French leadership will be key. Chirac has always wanted to climb into the driver’s seat. But when it came to the great European Project (ever-closer union) France always worked in tandem with Germany. Now that partnership has frayed. The political bonhomie shared by the likes of Francois Mitterrand and Helmut Schmidt is gone. So is France’s post-unification fear of Germany, which underlies the partnership. Germany’s size and economic strength intimidated France into a geopolitical collaboration that accomplished much–not least the European Union–but at bottom reflected a deep sense of the country’s own weakness, according to the French political scientist Emmanuel Todd. No longer. Today, Germany is the “sick man” of Europe, drawn inward by its own social and economic problems and no longer able to finance many of the programs that bolstered its leadership in the past. Even German population growth is so weak, says Todd, “that very soon Germany will be the same size as France.” This return to equality, felt in Berlin as well as in Paris, opens the way for France to exert more leadership than it has in decades.

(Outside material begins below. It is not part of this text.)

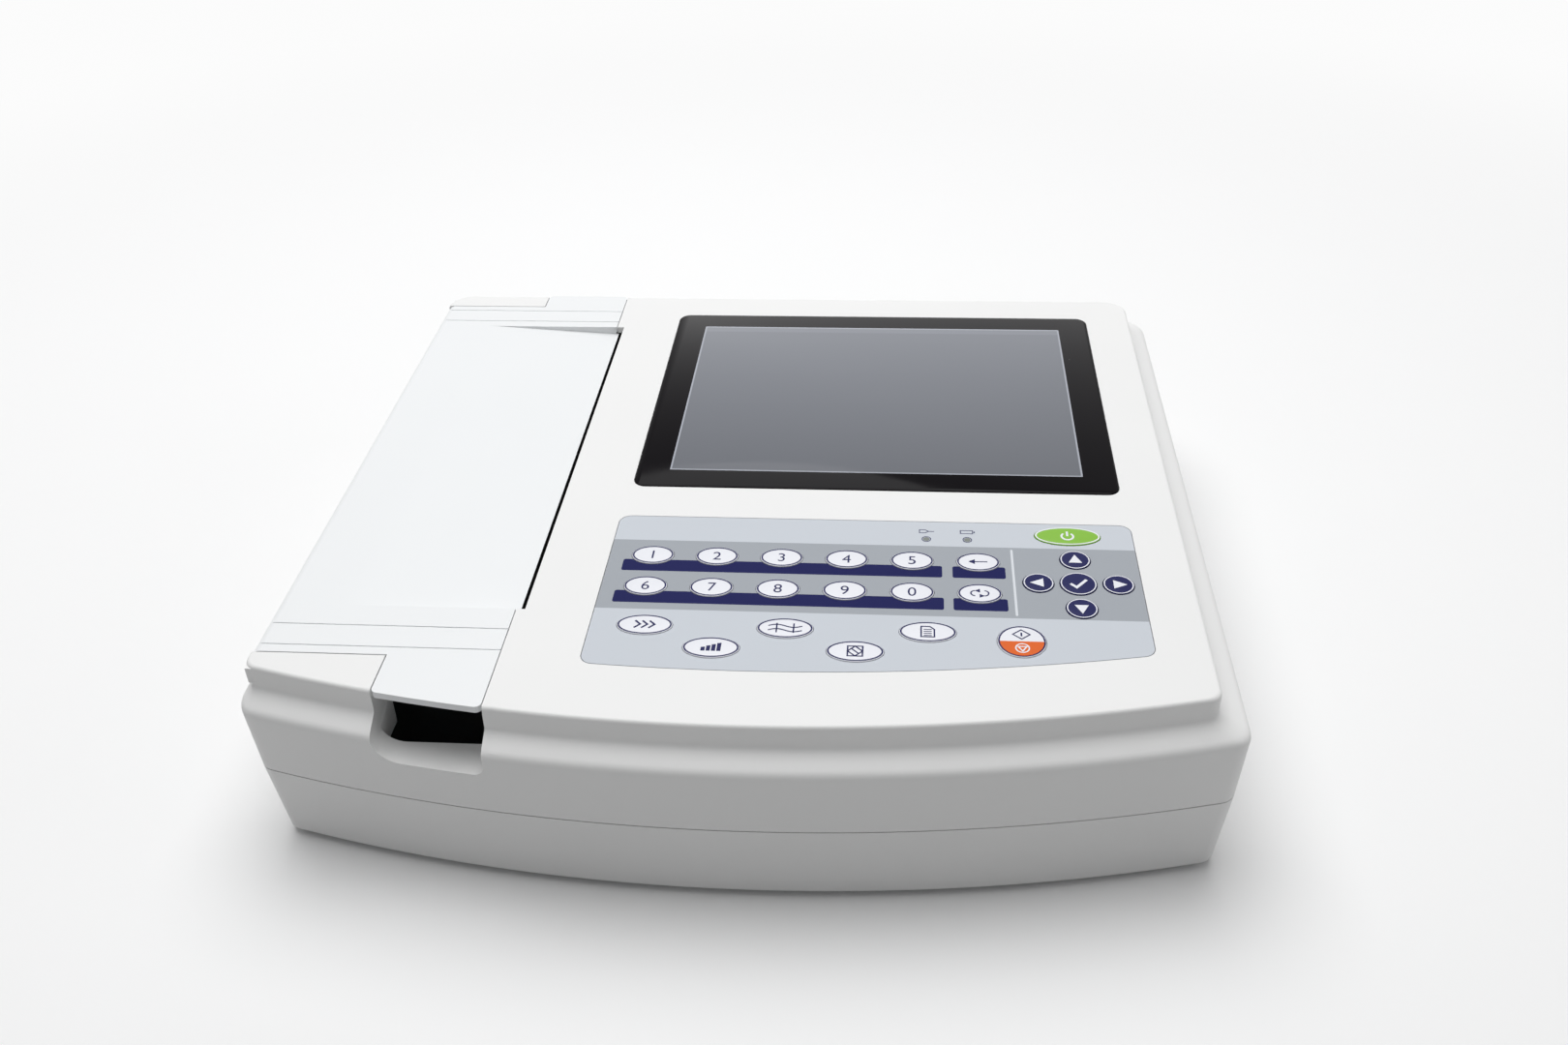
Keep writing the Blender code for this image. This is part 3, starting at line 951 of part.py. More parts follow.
def mains_ports():
    """Appliance inlet with three pins, rocker switch and earthing stud in the back wall."""
    face = BACK - wall_inset(PORT_Z)
    inlet = box("mains_inlet", (INLET_X - INLET_BODY[0] / 2, face - 20, PORT_Z - INLET_BODY[1] / 2),
                (INLET_X + INLET_BODY[0] / 2, face + 1.8, PORT_Z + INLET_BODY[1] / 2))
    inner = face - WALL - 1.8
    half_w, half_h = INLET_FLANGE[0] / 2, INLET_FLANGE[1] / 2
    join(inlet, box("inlet_flange", (INLET_X - half_w, inner - 2, PORT_Z - half_h + 2),
                    (INLET_X + half_w, inner, PORT_Z + half_h)))
    mouth = [(INLET_X - 12.0, PORT_Z - 8.0), (INLET_X + 12.0, PORT_Z - 8.0), (INLET_X + 12.0, PORT_Z + 3.0),
             (INLET_X + 7.0, PORT_Z + 8.0), (INLET_X - 7.0, PORT_Z + 8.0), (INLET_X - 12.0, PORT_Z + 3.0)]
    cut(inlet, prism("inlet_mouth", [mouth], face - 14.0, face + 5, CASE, "Y"))
    for name, x, z in (("live", -7.0, -2.0), ("neutral", 7.0, -2.0), ("earth", 0.0, 2.0)):
        join(inlet, box(f"{name}_pin", (INLET_X + x - 1.0, face - 15.0, PORT_Z + z - 2.0),
                        (INLET_X + x + 1.0, face - 3.0, PORT_Z + z + 2.0)))
    finish(inlet, "plastic_black")
    half_w, half_h = ROCKER_BODY[0] / 2 - 0.1, ROCKER_BODY[1] / 2 - ROCKER_SWING
    side = [(-half_h, -2.2), (-half_h + 0.4, 1.2), (0.0, -0.1), (half_h - 0.4, 0.1), (half_h, -2.2),
            (4.0, -9.0), (-4.0, -9.0)]
    rocker = prism("mains_rocker", [side], -half_w, half_w)
    upright = Matrix(((0, 0, 1, ROCKER_X * MM), (0, 1, 0, face * MM), (1, 0, 0, PORT_Z * MM), (0, 0, 0, 1)))
    rocker.data.transform(upright)
    rocker.data.flip_normals()
    finish(rocker, "plastic_black", (ROCKER_X, face - 5.0, PORT_Z))
    stud = cylinder("ground_stud", STUD_RADIUS, (STUD_X, face - 8, PORT_Z), (STUD_X, face + 1.5, PORT_Z),
                    sides=16)
    join(stud, cylinder("stud_nut", 5.0, (STUD_X, face - WALL - 4.0, PORT_Z),
                        (STUD_X, face - WALL - 1.2, PORT_Z), sides=6))
    finish(stud, "brass")


def main():
    upper_case()
    lower_case()
    feet_and_screws()
    console()
    printer_frame()
    paper()
    platen()
    gear_train()
    print_head()
    printer_lid()
    boards_and_battery()
    side_ports()
    mains_ports()


main()
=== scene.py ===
"""The finished surfaces of a twelve-channel ECG recorder, laid over its engineering frame.

Shapes are written in millimetres and become metres when a mesh is made. Pieces on the sloping top are made in
the deck's own frame: x to the operator's right, v up the slope towards the back, w out of the deck, with the
origin in the middle of the screen. Other pieces are made in the case's frame, which is the object's own.
"""

import json
import math

import bmesh
import bpy
from bpy.props import FloatProperty, FloatVectorProperty, IntProperty, PointerProperty
from mathutils import Matrix, Vector


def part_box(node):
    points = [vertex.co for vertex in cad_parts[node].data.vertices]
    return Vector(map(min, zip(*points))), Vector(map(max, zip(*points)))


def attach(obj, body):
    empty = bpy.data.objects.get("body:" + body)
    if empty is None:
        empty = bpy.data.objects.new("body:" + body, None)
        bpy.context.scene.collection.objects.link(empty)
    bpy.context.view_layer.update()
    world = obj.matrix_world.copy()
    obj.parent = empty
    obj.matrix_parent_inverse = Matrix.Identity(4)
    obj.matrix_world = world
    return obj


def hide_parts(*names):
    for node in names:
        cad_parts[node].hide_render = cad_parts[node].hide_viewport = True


bl_info = {
    "name": "ECG recorder",
    "version": (1, 0, 0),
    "blender": (4, 5, 0),
    "location": "View3D > Sidebar > Recorder",
    "description": "Makes the case, console, printer and sockets of a desktop ECG recorder",
    "category": "Add Mesh",
}

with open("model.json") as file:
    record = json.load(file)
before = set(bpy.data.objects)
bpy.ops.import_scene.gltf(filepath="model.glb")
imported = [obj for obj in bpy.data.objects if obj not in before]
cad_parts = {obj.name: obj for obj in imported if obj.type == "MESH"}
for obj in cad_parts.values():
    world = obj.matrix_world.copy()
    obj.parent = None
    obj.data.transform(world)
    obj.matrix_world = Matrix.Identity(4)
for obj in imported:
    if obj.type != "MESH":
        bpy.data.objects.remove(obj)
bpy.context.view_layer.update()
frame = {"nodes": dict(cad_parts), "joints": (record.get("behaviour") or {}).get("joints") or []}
MM = 0.001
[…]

You need only examine the events of the past week to appreciate the scope of this remarkable turnaround. Chirac knows that all he needs is the support of Germany to speak for “Europe,” or at least continental Europe. Thus, on Iraq, France has taken advantage of German Chancellor Gerhard Schroder’s firm opposition to war to broker a compromise in the Security Council–to the commingled chagrin and gratitude of the Bush administration. The French line: let’s get inspectors into Iraq with one resolution, and pass another if they run into opposition. That deprives the Americans of the hair trigger they seek to launch a war, but it avoids a Russian veto and probably gets China, as well, onboard. Until recently an afterthought in Washington, France has emerged as a pivotal player.

Chirac seems determined to exercise no less a role back in Europe. Just a few months ago, during the presidential election campaign, all the talk was of the French “malaise.” But now, just as Germany sinks deeper into decline, France is taking determined steps to streamline and rejuvenate its economy. It’s not just Mer’s embrace of go-it-alone Keynesianism to prime the economy. The government has also made several recent moves that signal its pro-growth, pro-business intentions, from incentives for small-business formation (now lagging even Italy and Spain) to delivering on Chirac’s electoral promises to cut taxes, create jobs and even boost military spending. Almost alone on the Continent, the Chirac-Raffarin government recognizes that in order to undertake the more serious structural reforms that will ensure the Union’s long-term future, the country must first enjoy a climate of growth and consumer optimism. Otherwise it risks the massive social fallout that brought down the last Gaullist government under Alain Juppe five years ago. There’s a clear realization that outdated Euro-economics won’t suffice. And a willingness, if other members don’t see the light, to ignore them.

All this may surprise those who thought Europe was “consensualized” to the point of paralysis–or who idealized it as a “postmodern paradise,” free of any real exercise of competitive national power, as the American analyst Robert Kagan would have it. In fact, Europe is not a place where the lion and the lamb, the Germans and the French, lie down together in perfect harmony. “Europeans do not become, say, Danes just because they are engaged in the European project,” says Tony Judt, director of the Remarque Institute at New York University. In the new Europe, as in the old, power is likely to be brokered “viciously and frequently,” he says, even if the battles are fought in Luxembourg conference rooms and not in Flanders’ fields. What the French now know is that they are back in the game.